Reproduce the material exactly, omitting nothing.

_DATA BLOCK_
---*---

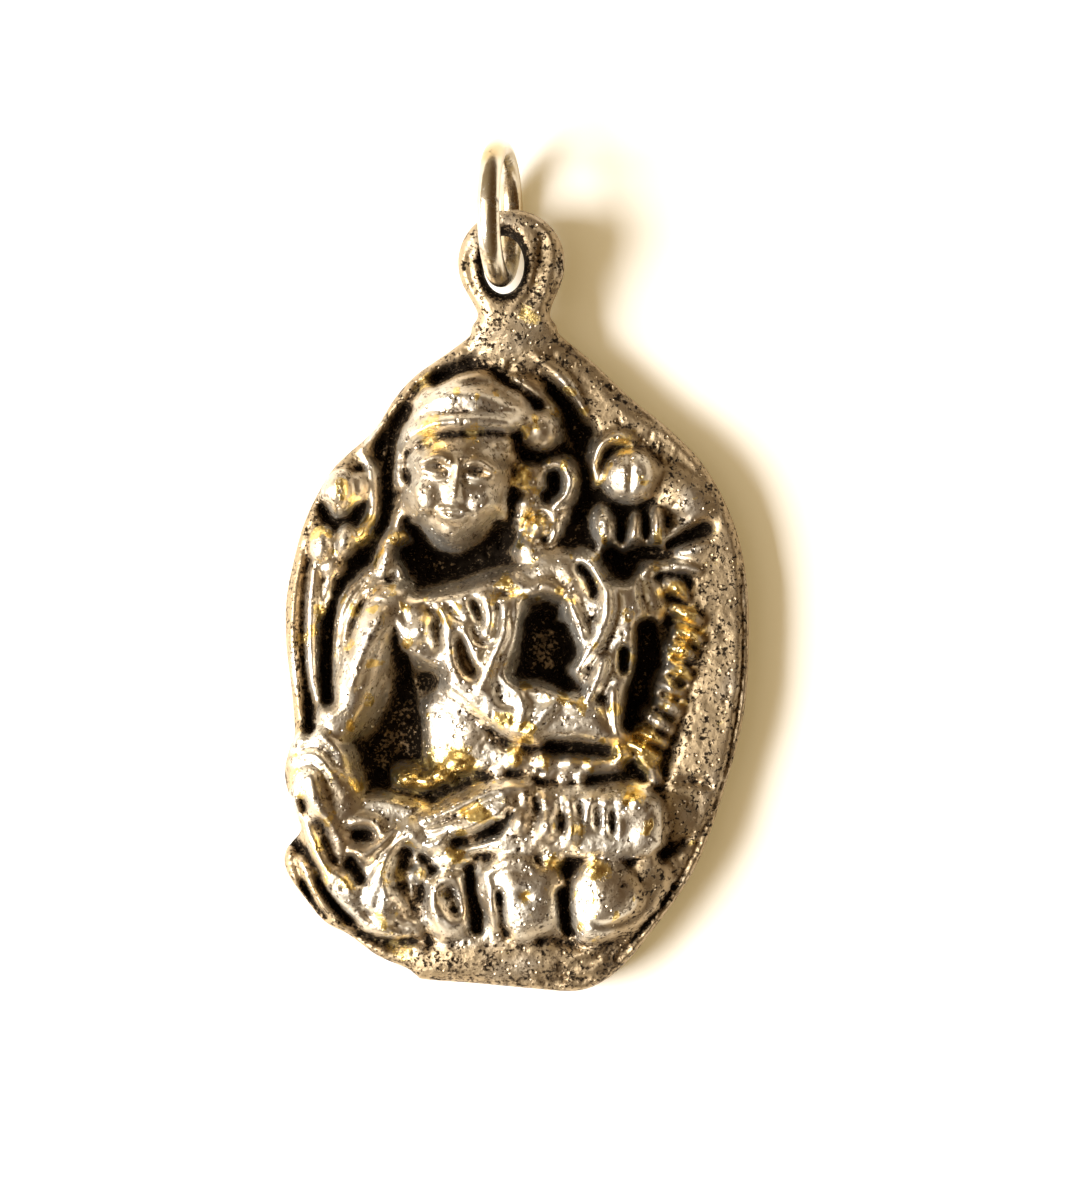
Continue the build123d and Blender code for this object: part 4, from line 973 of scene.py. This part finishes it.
ring.data.materials.append(ring_finish)
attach(ring, "ring")
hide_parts("jump_ring")


# ---------------------------------------------------------------------------------------------------------
# The setting: a sheet of warm white paper with a faint warm glow for the light that a room throws about, one
# large soft light on the left, a faint one overhead, and the camera straight above.
paper_half, paper_low = 900, -0.02
paper_corners = [[-paper_half, -paper_half, paper_low], [paper_half, -paper_half, paper_low],
                 [paper_half, paper_half, paper_low], [-paper_half, paper_half, paper_low]]
paper = make_piece("paper", np.array(paper_corners), [[0, 1, 2, 3]])
paper_finish, start, coordinates, shader = new_finish("paper")
feed(shader, Base_Color=(0.88, 0.85, 0.79, 1), Roughness=0.9, Metallic=0.0,
     Emission_Color=(1.0, 0.76, 0.36, 1), Emission_Strength=0.28)
paper.data.materials.append(paper_finish)


def add_light(name, at, towards, size, power, colour, size_y=None):
    """A rectangular lamp at a place in mm, facing another."""
    lamp = bpy.data.lights.new(name, "AREA")
    lamp.shape, lamp.size, lamp.size_y = "RECTANGLE", size * mm, (size_y or size) * mm
    lamp.energy, lamp.color = power, colour
    holder = bpy.data.objects.new(name, lamp)
    holder.location = Vector(at) * mm
    holder.rotation_mode = "QUATERNION"
    holder.rotation_quaternion = (Vector(towards) - Vector(at)).to_track_quat("-Z", "Y")
    bpy.context.scene.collection.objects.link(holder)
    return holder


window_power, ceiling_power, room_strength = 5.2, 0.2, 0.4
add_light("window", (-330, -70, 235), (0, 0, 0), 280, window_power, (0.98, 0.98, 1.0), 220)
add_light("ceiling", (-190, 20, 400), (0, 0, 0), 220, ceiling_power, (1.0, 0.90, 0.74))

# The room: warm and light on the window's side, dim and brown on the other
world = bpy.data.worlds.new("room")
world.use_nodes = True
backdrop = world.node_tree.nodes["Background"]
direction = Wire(world.node_tree, None).node("ShaderNodeTexCoord", output=0)
sideways = direction.node("ShaderNodeSeparateXYZ", n0=direction, output=0)
room_colour = sideways.between(-0.75, 0.55).blend((1.0, 0.76, 0.42, 1), (0.26, 0.14, 0.05, 1))
world.node_tree.links.new(room_colour.socket, backdrop.inputs[0])
backdrop.inputs[1].default_value = room_strength
bpy.context.scene.world = world
bpy.context.scene.view_settings.view_transform = "Standard"

camera_x, camera_y, eye_height = 1.5, 2.96, 232.0
relief_height = 2.5
seen_height = 64.5
camera = bpy.data.cameras.new("camera")
camera.sensor_width = 36.0
camera.lens = camera.sensor_width * (eye_height - relief_height) / seen_height
holder = bpy.data.objects.new("camera", camera)
holder.location = Vector((camera_x, camera_y, eye_height)) * mm
bpy.context.scene.collection.objects.link(holder)
bpy.context.scene.camera = holder
camera.clip_start, camera.clip_end = 0.01, 10.0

---*---

_EXPECTED ANSWER_
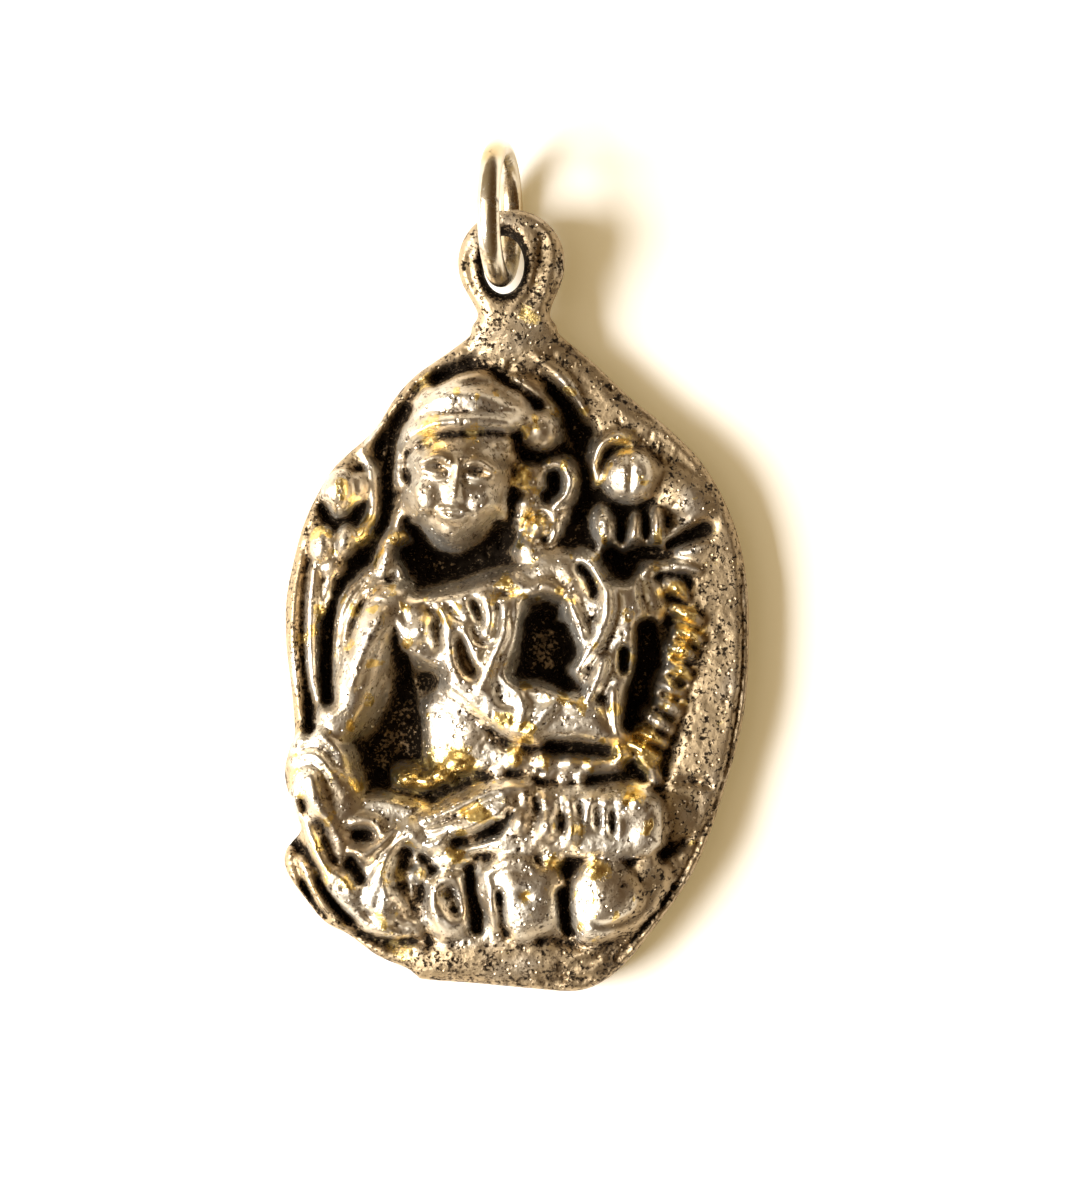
Continue the build123d and Blender code for this object: part 4, from line 973 of scene.py. This part finishes it.
ring.data.materials.append(ring_finish)
attach(ring, "ring")
hide_parts("jump_ring")


# ---------------------------------------------------------------------------------------------------------
# The setting: a sheet of warm white paper with a faint warm glow for the light that a room throws about, one
# large soft light on the left, a faint one overhead, and the camera straight above.
paper_half, paper_low = 900, -0.02
paper_corners = [[-paper_half, -paper_half, paper_low], [paper_half, -paper_half, paper_low],
                 [paper_half, paper_half, paper_low], [-paper_half, paper_half, paper_low]]
paper = make_piece("paper", np.array(paper_corners), [[0, 1, 2, 3]])
paper_finish, start, coordinates, shader = new_finish("paper")
feed(shader, Base_Color=(0.88, 0.85, 0.79, 1), Roughness=0.9, Metallic=0.0,
     Emission_Color=(1.0, 0.76, 0.36, 1), Emission_Strength=0.28)
paper.data.materials.append(paper_finish)


def add_light(name, at, towards, size, power, colour, size_y=None):
    """A rectangular lamp at a place in mm, facing another."""
    lamp = bpy.data.lights.new(name, "AREA")
    lamp.shape, lamp.size, lamp.size_y = "RECTANGLE", size * mm, (size_y or size) * mm
    lamp.energy, lamp.color = power, colour
    holder = bpy.data.objects.new(name, lamp)
    holder.location = Vector(at) * mm
    holder.rotation_mode = "QUATERNION"
    holder.rotation_quaternion = (Vector(towards) - Vector(at)).to_track_quat("-Z", "Y")
    bpy.context.scene.collection.objects.link(holder)
    return holder


window_power, ceiling_power, room_strength = 5.2, 0.2, 0.4
add_light("window", (-330, -70, 235), (0, 0, 0), 280, window_power, (0.98, 0.98, 1.0), 220)
add_light("ceiling", (-190, 20, 400), (0, 0, 0), 220, ceiling_power, (1.0, 0.90, 0.74))

# The room: warm and light on the window's side, dim and brown on the other
world = bpy.data.worlds.new("room")
world.use_nodes = True
backdrop = world.node_tree.nodes["Background"]
direction = Wire(world.node_tree, None).node("ShaderNodeTexCoord", output=0)
sideways = direction.node("ShaderNodeSeparateXYZ", n0=direction, output=0)
room_colour = sideways.between(-0.75, 0.55).blend((1.0, 0.76, 0.42, 1), (0.26, 0.14, 0.05, 1))
world.node_tree.links.new(room_colour.socket, backdrop.inputs[0])
backdrop.inputs[1].default_value = room_strength
bpy.context.scene.world = world
bpy.context.scene.view_settings.view_transform = "Standard"

camera_x, camera_y, eye_height = 1.5, 2.96, 232.0
relief_height = 2.5
seen_height = 64.5
camera = bpy.data.cameras.new("camera")
camera.sensor_width = 36.0
camera.lens = camera.sensor_width * (eye_height - relief_height) / seen_height
holder = bpy.data.objects.new("camera", camera)
holder.location = Vector((camera_x, camera_y, eye_height)) * mm
bpy.context.scene.collection.objects.link(holder)
bpy.context.scene.camera = holder
camera.clip_start, camera.clip_end = 0.01, 10.0